しばらくして外出。さも勝手を知っているかのような澄ました顔をして路面電車に乗り込みます。本当は低床の窓から見える見知らぬ街の景色に心はときめいているのです。でも、悟られまい。紙屋町の電停を降りて基町で所用を済ませます。
瀬戸内海の魚料理が美味しいらしい。その評判に間違いはありませんでした。カワハギや鯵や赤貝…躊躇いなく注文してしまいました。基町を歩いている途中で道に迷って、しばらくのあいだ、川沿いをとぼとぼと歩いていたことはもう忘れてしまいました。夜になるとまだやはり寒い。でも今日はホテルまで歩いて帰りたい…そんな気分でした。
平坦にして広すぎないこの街を涼やかな夜風がなでていました。橋から川面までがとても近い。その上を滑るように走っていく路面電車の中には、少しの疲れと安堵の表情を浮かべた人たちの姿が煌々とした明かりに照らされていました。私もシェラトンのあの少し固めのベッドにそのまま身を埋めたい気持ちが強くなってきました。少し寒さを感じるようになってきた夜の22時。大規模な工事が行われている広島駅の構内を抜けてホテルまで戻ってきました。
昼間の明るさとは対照的なぼんやりとした夜景。なんだか部屋全体もすっかり月夜のしじまに沈んでいるかのような気がしました。
少し遅い時間のバスタイム。浴室の窓からは駅前のタワーマンションの明かりが見えました。あそこにも生活があり、そしていま私はここにいる。抽象的な発想を脳裏に浮かべて、le grand bainの香りを浴びながらシャワーで流すと気分はすっかりリラックス。アイスクリームが食べたくなりました。
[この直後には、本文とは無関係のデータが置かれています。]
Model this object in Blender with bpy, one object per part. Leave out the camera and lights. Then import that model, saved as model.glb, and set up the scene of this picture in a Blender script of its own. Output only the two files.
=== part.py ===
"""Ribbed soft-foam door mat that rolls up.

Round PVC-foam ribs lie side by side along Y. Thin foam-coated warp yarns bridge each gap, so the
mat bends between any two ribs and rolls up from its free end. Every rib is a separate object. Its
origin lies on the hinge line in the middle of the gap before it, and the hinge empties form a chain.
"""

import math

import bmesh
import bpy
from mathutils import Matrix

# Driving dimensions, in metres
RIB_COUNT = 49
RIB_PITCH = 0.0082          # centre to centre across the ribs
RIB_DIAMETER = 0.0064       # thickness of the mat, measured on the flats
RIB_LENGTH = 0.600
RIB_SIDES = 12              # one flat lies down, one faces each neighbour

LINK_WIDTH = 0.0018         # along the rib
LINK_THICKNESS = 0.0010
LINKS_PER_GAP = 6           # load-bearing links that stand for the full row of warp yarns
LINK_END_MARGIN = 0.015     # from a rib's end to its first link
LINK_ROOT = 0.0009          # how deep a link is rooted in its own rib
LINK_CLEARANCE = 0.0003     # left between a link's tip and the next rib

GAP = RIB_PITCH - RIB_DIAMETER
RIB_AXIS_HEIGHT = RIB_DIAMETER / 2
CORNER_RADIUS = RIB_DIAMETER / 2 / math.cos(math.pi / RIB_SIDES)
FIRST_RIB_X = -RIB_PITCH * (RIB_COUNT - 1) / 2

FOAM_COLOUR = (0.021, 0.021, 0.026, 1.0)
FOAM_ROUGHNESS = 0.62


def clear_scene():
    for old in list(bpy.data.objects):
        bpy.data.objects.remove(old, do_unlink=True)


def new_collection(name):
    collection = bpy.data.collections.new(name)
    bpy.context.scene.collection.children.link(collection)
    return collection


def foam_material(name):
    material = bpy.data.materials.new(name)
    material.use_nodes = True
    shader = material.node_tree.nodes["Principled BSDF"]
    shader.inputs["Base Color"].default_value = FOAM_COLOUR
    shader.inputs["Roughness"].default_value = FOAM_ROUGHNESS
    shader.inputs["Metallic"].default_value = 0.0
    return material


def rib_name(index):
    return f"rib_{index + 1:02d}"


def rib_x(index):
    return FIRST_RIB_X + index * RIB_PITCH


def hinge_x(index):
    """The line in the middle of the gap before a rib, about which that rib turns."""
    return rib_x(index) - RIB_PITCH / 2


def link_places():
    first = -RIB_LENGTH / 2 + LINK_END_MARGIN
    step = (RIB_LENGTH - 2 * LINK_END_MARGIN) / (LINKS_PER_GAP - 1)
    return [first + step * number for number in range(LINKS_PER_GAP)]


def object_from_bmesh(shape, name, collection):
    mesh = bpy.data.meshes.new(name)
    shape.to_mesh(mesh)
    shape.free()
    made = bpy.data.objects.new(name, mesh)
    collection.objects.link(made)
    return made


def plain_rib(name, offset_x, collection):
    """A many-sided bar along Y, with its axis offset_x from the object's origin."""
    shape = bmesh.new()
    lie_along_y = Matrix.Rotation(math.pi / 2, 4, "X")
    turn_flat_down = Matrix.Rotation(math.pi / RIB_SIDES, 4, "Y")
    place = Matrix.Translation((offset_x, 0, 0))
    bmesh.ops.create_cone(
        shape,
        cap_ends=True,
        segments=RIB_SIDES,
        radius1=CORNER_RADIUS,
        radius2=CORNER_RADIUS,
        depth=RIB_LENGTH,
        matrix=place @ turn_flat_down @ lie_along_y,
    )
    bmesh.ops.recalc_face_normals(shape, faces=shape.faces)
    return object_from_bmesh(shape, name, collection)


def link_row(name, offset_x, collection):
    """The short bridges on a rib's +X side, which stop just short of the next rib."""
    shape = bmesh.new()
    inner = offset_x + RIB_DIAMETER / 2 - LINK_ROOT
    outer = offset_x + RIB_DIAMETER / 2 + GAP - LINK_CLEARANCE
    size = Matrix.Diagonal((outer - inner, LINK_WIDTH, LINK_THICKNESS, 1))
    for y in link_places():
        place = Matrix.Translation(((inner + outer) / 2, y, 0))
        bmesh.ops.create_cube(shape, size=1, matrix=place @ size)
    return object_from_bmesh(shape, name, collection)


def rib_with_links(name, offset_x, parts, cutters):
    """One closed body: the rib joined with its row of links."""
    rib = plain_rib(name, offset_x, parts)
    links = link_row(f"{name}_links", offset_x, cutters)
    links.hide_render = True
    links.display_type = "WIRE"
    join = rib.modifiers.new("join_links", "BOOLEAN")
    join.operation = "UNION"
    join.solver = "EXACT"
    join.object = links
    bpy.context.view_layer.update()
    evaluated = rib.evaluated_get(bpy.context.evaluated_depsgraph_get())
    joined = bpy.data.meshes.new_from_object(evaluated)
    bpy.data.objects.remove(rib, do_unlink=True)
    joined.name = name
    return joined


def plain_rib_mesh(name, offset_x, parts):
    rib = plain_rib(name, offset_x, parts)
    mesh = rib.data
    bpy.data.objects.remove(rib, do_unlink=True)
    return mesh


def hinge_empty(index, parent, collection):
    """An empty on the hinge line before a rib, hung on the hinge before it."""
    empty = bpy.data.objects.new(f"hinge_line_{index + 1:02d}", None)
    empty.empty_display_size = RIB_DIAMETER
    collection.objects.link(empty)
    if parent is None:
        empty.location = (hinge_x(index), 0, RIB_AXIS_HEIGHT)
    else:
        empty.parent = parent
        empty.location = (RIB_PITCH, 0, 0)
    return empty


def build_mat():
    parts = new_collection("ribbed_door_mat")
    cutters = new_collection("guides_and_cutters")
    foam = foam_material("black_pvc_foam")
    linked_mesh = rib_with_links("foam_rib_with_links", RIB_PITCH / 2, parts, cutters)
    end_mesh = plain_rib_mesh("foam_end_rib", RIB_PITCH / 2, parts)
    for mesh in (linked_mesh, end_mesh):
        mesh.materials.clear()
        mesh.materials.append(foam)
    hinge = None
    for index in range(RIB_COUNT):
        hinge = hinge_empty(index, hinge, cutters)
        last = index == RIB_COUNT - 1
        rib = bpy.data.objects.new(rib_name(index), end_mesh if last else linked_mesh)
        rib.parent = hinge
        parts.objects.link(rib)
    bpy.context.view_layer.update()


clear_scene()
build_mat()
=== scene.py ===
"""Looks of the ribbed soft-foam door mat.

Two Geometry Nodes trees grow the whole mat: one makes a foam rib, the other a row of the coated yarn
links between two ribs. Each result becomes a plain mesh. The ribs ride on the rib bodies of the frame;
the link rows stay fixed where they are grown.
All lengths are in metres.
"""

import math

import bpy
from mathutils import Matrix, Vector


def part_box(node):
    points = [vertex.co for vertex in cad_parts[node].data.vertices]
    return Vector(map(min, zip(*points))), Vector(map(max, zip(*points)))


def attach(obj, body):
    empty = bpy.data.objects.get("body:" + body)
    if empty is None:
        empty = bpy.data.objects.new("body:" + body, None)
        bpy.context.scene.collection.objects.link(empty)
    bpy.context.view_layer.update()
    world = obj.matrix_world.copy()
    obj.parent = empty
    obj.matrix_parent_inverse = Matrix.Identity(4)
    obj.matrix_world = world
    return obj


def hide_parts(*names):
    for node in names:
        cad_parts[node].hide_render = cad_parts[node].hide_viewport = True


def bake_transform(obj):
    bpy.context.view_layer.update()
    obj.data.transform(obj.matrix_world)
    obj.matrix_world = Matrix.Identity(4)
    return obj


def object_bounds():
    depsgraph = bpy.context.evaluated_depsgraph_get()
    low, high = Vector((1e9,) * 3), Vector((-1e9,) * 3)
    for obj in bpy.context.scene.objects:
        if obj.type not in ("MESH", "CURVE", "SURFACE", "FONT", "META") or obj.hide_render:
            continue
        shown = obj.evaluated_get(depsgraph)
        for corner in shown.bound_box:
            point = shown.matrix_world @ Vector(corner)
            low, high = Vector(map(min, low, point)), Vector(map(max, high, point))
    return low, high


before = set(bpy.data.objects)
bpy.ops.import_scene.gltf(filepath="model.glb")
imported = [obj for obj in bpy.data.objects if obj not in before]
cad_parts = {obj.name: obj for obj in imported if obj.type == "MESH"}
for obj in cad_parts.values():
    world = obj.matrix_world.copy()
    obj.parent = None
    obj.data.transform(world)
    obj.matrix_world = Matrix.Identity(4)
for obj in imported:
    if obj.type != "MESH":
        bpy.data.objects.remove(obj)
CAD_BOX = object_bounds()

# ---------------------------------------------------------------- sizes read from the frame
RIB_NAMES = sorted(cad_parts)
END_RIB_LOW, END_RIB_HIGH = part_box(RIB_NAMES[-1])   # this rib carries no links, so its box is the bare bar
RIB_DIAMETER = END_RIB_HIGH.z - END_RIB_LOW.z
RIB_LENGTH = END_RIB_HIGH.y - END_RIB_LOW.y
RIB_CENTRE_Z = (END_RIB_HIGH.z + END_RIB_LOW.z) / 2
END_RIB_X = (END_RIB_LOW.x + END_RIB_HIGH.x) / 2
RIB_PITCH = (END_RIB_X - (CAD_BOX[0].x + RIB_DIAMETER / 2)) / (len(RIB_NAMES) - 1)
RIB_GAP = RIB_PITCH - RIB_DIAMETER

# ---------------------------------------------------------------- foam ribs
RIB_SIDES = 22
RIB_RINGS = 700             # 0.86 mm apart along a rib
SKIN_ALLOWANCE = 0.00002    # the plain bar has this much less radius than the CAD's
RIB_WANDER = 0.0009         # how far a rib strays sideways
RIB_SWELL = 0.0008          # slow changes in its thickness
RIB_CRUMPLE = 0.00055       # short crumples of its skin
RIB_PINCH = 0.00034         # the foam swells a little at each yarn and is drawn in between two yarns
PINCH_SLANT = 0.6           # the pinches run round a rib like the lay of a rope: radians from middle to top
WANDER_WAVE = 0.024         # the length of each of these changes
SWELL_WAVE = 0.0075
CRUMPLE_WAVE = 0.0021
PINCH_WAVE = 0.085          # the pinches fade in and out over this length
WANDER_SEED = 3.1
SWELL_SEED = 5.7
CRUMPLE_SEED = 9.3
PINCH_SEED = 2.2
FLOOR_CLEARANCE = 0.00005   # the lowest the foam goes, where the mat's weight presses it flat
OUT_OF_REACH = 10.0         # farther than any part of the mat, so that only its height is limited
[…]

カーテンは開けたままで寝てしまおう。あの長い編成の貨物列車は、どこからやってきて、どこへいくのだろう。広い窓辺の向こう側には無数の物語がある。その壮大さを想像しながら私は眠りに落ち、小さな夢を見ていました。
眩しい光が差し込んできて目が覚めました。広島の街は今日も快晴。あの日と同じように胸に染みる綺麗な青が山の方まで続いていました。帰りの飛行機まではまだまだ時間がある。朝食を取り終えたら宮島まで足を伸ばしてみることにしましょう。
山陽本線の宮島口で降りて、船に乗り継いで島に渡ります。厳島神社の鳥居は改修工事中でした。しかし私がすっかり気に入ったのは、海に向けられた何の変哲もないベンチでした。松風は狂おしいほどに切ない思い出を心のなかに想起させますが、穏やかな波の瀬戸内海がとても心地よくて、一日中でもここに座っていたいような気分。過去のことは過去のことだ。そう思わせてくれる不思議な力がこの島にはあります。わざわざここまできて本当によかった。人生はきっと遠回りすることに面白さがあるに違いない。そう思うのです。
…この旅から1ヶ月。宿泊記に書いてみると改めて豊かな時間だったという思いを噛み締めます。あのときからなんだか物理的にも精神的にも慌ただしい日々でした。そういうときにこそ、何も考えずベンチに座る時間が必要な気もしています。旅も、そしてホテルステイも、まだまだ続いていきます。